Discussion in 'Jazz Technique [DB]' started by PB+J, Apr 7, 2001.

  1. PB+J


    Mar 9, 2000
    arlington va
    I'm a self taught upright player, and I get around reasonably well and have ben gigging a couple time a month with a jazz trio. I can't seem to get a grip on the idea of "thumb postion." The idea is that playing above the octave harmonic or so, you use your thumb as a barre or sort of like a capo, in ordeer to make it easier to press the notes down. When I try to do this A: it hurts, B: it doesn't work--I can't hold the strings down effectively with my thumb, and C: I have a harder time playing in this position. It's easier for me to get more on top of the fingerboard than thumb position seems to allow.

    Am I missing the boat on this? How many of you have trouble with thumb position?
  2. Before you get into holding the string down, try resting it on the harmonic. You should always be able to feel where the harmonic is (feels dead), so that should keep you fairly in tune, and just playing harmonic won't hurt nearly as bad.

    ps: also Simandl Voume II deals alot with thumb position, and Chuck Sher's Bass Improvisation book has good thumb position exercises. More experienced guys on the board probably can give you a lot of other tips too...
  3. You're not missing the boat. Thumb position is painful at first. That's definitely a sensitive portion of, at least my, thumb. More so than my finger tips. So work up to it slowly. Eventually you'll either kill all the nerves or develop a big callous. I used to study with a dude who suggested bowing long notes while holding down any string until you couldn't stand it any longer. His theory was that this would do the job quickly. What worked for me was just playing chromatic scales with each finger including the thumb.
    As far as effectively holding down the strings and playing in thumb position. Practice often and you might want to go see a teacher.
    Good luck,
  4. One mechanical factor: string clearance measured at the bottom of the fingerboard. Many people have the G height at 4.5-5.0 mm, and the E at 7.5-8.0 mm. This assumes steel strings. Gut requires more clearance. Measure perpendicular to the tangent to the arc of the fingerboard (take that, Mr. PhD).

    When they recover from the weekend, you can expect a thrashing from the old guard for trying to teach yourself.

    Thumb position just plain hurts until you build up a callus on the side of the thumb. This happens slowly. A few minutes a day, gradually increased, is more productive than one long session per week. Some pain is inevitable, but it's not supposed to equal a caning in Singapore. For developing strength and intonation, I believe in bowing exercises up here.

    This is as far as I go. As a former self-taught "pretty good" player, I'll just say you're doomed to ingraining flaws in technique if you insist on staying self-taught.
  5. Pain is part of developing the thumb.

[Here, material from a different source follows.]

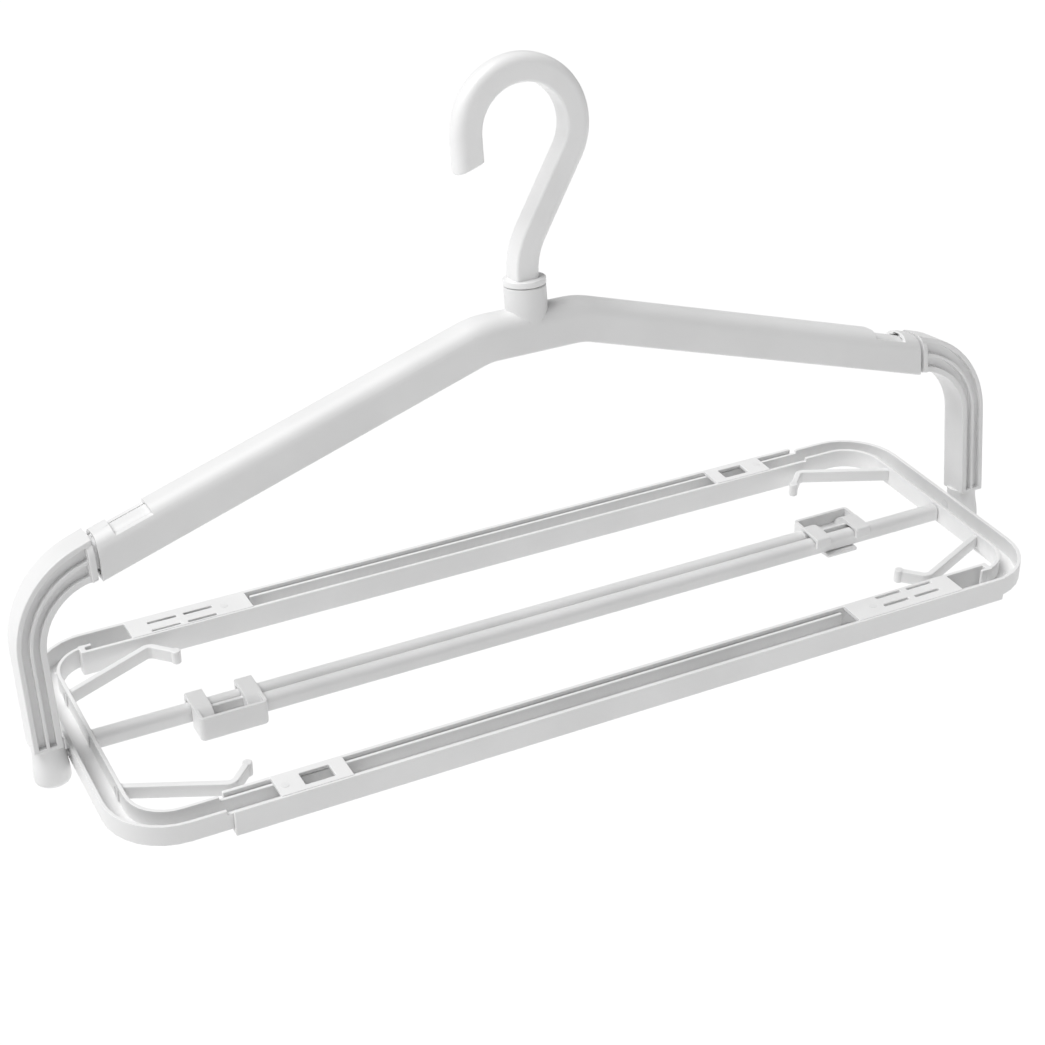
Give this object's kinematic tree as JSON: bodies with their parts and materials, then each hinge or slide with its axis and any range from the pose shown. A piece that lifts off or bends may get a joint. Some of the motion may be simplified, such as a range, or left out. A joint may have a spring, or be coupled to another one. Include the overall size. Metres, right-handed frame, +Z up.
{
  "type": "folding travel hanger",
  "caption": "Travel coat hanger: swivel hook, telescoping shoulder arms and a folding rack whose two halves telescope with them.",
  "frame": {"origin": "inside of the hook's crown above the neck, where the hook sits on the rail that carries it", "axes": "+Z up, +X along the shoulders to the side the hook opens away from, -Y the front"},
  "size_m": [0.4252, 0.1331, 0.2424],
  "materials": {
    "hook_plastic": "white moulded ABS, soft gloss",
    "frame_plastic": "white moulded polypropylene, satin",
    "inner_plastic": "natural white acetal, satin"
  },
  "bodies": {
    "hook": {"hook": "hook_plastic", "hook_retainer": "inner_plastic"},
    "beam": {"shoulder_beam": "frame_plastic"},
    "right_arm": {"right_arm": "frame_plastic", "right_pivot_pin": "inner_plastic"},
    "left_arm": {"left_arm": "frame_plastic", "left_pivot_pin": "inner_plastic"},
    "right_rack": {"right_rack_half": "frame_plastic", "right_centre_bar": "frame_plastic", "right_sleeve_side_peg": "frame_plastic", "right_leg_side_peg": "frame_plastic"},
    "left_rack": {"left_rack_half": "frame_plastic", "left_centre_bar": "frame_plastic", "left_sleeve_side_peg": "frame_plastic", "left_leg_side_peg": "frame_plastic"}
  },
  "joints": [
    {"name": "hook_swivel", "type": "hinge", "parent": "hook", "child": "beam", "pos_m": [0, 0, -0.09], "axis": [0, 0, 1], "continuous": true},
    {"name": "right_arm_slide", "type": "slide", "parent": "beam", "child": "right_arm", "axis": [0.9563, 0, -0.2924], "range_m": [0, 0.085]},
    {"name": "left_arm_slide", "type": "slide", "parent": "beam", "child": "left_arm", "axis": [-0.9563, 0, -0.2924], "range_m": [0, 0.085]},
    {"name": "right_rack_fold", "type": "hinge", "parent": "right_arm", "child": "right_rack", "pos_m": [0.2, 0, -0.216], "axis": [1, 0, 0], "range_deg": [-98.7, 81.3]},
    {"name": "left_rack_fold", "type": "hinge", "parent": "left_arm", "child": "left_rack", "pos_m": [-0.2, 0, -0.216], "axis": [1, 0, 0], "range_deg": [-98.7, 81.3]}
  ],
  "couplings": [
    {"joint": "left_arm_slide", "follows": "right_arm_slide", "ratio": 1},
    {"joint": "left_rack_fold", "follows": "right_rack_fold", "ratio": 1}
  ]
}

The side of the thumb has considerably less padding than the tips of the fingers. Consequently it'll hurt more.

    Plant the side of your thumb on G. Now find A with 1, B w/ 2, C w/3. Practice that tetrachord ascending, descending and in different patterns. Also, using the same fingering, practice chromatically from G to Bb, and G-A-A#-B. Transpose it to different keys on the same string and the other strings. Remember that the further up the fingerboard you're playing, the closer to the bridge you should bow.

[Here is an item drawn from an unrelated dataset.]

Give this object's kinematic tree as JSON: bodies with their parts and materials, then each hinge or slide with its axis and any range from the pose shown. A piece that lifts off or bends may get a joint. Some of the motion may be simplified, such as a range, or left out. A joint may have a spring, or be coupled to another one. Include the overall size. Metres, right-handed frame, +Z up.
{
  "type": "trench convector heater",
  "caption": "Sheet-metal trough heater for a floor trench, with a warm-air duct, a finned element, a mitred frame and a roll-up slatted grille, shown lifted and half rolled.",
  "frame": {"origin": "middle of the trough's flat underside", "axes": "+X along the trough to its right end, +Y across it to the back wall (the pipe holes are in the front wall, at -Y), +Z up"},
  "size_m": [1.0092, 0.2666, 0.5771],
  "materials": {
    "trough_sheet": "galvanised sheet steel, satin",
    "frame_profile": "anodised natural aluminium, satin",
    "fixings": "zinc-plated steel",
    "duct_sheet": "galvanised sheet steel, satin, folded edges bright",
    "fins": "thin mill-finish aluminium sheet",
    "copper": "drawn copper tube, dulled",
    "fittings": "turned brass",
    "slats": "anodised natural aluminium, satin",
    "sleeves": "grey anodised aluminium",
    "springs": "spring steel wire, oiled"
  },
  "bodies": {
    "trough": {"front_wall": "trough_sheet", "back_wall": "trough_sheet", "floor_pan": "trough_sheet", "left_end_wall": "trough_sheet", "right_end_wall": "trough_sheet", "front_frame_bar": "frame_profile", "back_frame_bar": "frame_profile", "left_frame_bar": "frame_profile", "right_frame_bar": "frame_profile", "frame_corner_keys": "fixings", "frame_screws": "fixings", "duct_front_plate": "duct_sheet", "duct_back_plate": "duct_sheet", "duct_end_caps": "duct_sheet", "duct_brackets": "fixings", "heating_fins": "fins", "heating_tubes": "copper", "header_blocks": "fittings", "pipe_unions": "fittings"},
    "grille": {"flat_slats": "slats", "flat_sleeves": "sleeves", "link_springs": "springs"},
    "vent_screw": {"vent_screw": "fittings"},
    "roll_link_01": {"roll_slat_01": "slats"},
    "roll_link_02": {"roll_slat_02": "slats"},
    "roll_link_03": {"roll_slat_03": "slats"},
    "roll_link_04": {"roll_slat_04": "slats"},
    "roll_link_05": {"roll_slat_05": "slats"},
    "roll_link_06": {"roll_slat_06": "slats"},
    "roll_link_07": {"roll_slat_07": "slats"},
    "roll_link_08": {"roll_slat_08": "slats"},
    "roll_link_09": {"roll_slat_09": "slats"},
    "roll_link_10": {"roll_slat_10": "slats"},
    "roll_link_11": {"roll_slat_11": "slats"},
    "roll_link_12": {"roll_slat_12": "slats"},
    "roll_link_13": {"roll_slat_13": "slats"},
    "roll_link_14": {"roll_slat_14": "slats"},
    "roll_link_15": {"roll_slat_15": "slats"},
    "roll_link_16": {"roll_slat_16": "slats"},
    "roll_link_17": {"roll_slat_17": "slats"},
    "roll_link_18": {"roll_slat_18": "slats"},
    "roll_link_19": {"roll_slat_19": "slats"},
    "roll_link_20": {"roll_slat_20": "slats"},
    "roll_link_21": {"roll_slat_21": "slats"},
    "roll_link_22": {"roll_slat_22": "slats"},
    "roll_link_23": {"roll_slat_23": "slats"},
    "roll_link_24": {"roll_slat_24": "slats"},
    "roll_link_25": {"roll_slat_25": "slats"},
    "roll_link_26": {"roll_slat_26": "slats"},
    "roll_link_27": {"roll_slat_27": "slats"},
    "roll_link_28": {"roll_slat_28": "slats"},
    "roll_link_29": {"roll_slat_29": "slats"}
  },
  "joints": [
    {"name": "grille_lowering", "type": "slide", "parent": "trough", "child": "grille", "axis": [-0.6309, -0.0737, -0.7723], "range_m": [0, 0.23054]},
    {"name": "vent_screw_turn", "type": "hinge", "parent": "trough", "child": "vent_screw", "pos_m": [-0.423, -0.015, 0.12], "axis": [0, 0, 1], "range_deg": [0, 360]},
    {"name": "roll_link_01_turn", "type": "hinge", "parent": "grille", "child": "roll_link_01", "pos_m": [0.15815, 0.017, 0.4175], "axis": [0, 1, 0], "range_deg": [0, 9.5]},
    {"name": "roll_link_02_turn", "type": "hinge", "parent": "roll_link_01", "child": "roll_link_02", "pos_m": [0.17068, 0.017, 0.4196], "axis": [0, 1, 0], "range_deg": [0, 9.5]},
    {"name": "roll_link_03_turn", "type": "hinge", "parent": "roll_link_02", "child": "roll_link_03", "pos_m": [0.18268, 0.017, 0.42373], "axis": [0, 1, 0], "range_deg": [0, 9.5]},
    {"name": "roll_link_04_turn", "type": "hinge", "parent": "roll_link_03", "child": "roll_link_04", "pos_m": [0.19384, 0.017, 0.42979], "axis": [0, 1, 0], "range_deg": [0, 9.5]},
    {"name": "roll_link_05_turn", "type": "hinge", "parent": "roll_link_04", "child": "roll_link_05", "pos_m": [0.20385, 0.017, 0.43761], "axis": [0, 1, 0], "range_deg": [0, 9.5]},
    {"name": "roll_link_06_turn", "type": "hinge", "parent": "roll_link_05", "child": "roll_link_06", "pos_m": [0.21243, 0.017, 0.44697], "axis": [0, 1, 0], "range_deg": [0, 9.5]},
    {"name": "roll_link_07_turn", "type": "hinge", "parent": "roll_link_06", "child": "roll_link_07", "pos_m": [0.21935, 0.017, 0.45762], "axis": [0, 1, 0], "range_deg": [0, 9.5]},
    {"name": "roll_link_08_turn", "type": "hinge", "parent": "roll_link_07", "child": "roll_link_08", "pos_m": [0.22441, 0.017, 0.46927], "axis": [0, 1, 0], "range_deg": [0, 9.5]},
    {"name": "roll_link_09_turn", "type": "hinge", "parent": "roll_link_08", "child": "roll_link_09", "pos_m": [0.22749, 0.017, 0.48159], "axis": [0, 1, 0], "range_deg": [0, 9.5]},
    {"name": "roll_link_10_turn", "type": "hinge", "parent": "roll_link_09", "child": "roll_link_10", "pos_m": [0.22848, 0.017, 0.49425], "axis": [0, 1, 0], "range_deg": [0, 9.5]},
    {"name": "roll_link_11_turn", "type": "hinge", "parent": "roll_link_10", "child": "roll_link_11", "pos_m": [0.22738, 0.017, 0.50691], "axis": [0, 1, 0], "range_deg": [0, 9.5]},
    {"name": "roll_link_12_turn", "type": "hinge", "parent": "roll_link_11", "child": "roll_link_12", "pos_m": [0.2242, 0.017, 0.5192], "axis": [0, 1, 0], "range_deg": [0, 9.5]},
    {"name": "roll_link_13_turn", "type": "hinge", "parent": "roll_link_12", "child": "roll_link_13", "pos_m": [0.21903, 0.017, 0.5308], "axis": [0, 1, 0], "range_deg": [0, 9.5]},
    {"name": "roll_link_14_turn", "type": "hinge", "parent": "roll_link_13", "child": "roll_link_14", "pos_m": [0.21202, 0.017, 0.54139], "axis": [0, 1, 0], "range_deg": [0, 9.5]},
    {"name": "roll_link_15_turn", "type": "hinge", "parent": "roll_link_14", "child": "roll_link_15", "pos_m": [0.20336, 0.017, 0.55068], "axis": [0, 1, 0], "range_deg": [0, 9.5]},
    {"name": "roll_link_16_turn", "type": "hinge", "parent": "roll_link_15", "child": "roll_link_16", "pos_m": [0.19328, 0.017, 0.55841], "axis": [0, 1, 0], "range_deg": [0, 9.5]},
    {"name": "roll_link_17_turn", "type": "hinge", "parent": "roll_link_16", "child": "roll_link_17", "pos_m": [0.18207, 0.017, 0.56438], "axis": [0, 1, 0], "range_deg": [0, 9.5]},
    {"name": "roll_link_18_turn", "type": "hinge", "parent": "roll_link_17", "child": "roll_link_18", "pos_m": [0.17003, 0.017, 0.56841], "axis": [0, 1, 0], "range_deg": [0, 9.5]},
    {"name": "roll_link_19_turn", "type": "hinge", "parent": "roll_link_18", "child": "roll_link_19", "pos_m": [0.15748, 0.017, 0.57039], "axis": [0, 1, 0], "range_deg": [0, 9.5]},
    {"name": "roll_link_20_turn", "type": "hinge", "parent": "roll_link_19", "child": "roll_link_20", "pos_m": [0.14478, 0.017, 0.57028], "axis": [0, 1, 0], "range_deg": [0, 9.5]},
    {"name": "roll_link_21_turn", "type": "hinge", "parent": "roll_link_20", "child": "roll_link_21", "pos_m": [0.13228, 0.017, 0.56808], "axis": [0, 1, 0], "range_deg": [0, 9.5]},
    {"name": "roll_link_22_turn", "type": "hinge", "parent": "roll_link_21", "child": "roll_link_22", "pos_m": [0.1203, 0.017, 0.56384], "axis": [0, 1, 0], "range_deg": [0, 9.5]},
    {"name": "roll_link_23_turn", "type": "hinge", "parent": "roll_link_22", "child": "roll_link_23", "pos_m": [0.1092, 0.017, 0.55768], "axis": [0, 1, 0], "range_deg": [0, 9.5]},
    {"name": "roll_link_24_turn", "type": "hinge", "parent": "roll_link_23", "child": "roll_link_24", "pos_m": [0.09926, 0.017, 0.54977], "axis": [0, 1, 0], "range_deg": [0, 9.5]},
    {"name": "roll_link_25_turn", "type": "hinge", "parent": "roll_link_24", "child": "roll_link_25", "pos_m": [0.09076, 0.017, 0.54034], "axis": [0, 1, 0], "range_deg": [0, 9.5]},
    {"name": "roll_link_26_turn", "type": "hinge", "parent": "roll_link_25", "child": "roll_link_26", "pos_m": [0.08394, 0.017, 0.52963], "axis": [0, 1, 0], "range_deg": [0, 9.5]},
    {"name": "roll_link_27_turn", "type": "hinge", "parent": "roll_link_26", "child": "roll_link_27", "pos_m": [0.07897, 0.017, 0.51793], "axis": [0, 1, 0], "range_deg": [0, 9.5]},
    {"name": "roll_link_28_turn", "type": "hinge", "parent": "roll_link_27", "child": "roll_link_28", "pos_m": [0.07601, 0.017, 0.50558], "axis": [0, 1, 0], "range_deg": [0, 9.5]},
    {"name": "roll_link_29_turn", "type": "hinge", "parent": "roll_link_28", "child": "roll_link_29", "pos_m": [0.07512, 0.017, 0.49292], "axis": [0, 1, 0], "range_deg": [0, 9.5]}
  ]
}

    That should get you started, now go find a teacher for some lessons. There's no substitute for being told you're wrong or that you suck in person, and for actually seeing a technique demonstrated by someone better.
  6. Chris Fitzgerald

    Chris Fitzgerald Student of Life Staff Member Administrator

    Oct 19, 2000
    Louisville, KY
    But...but I thought you were one of the central links in the "old guard" chain. Have I been missing the boat here?
  7. Yes, sir. Thump position is painful to develop. But it will come, just like everything else. One thing that might help is to make sure that the weight of your arm is coming down on the string. This will give you a reasonable anchor and you can approach the notes you are playing from a position of strength. In other words, keep your elbow up. If you find yourself have to use a lot of "pressure" from your wrist and/or hand, the problem may be somewhat related to the angle of your arm. That's just my experience and others may disagree.

    BTW, the hardest part of thumb position in my experiencing is developing a nice, controlled vibrato!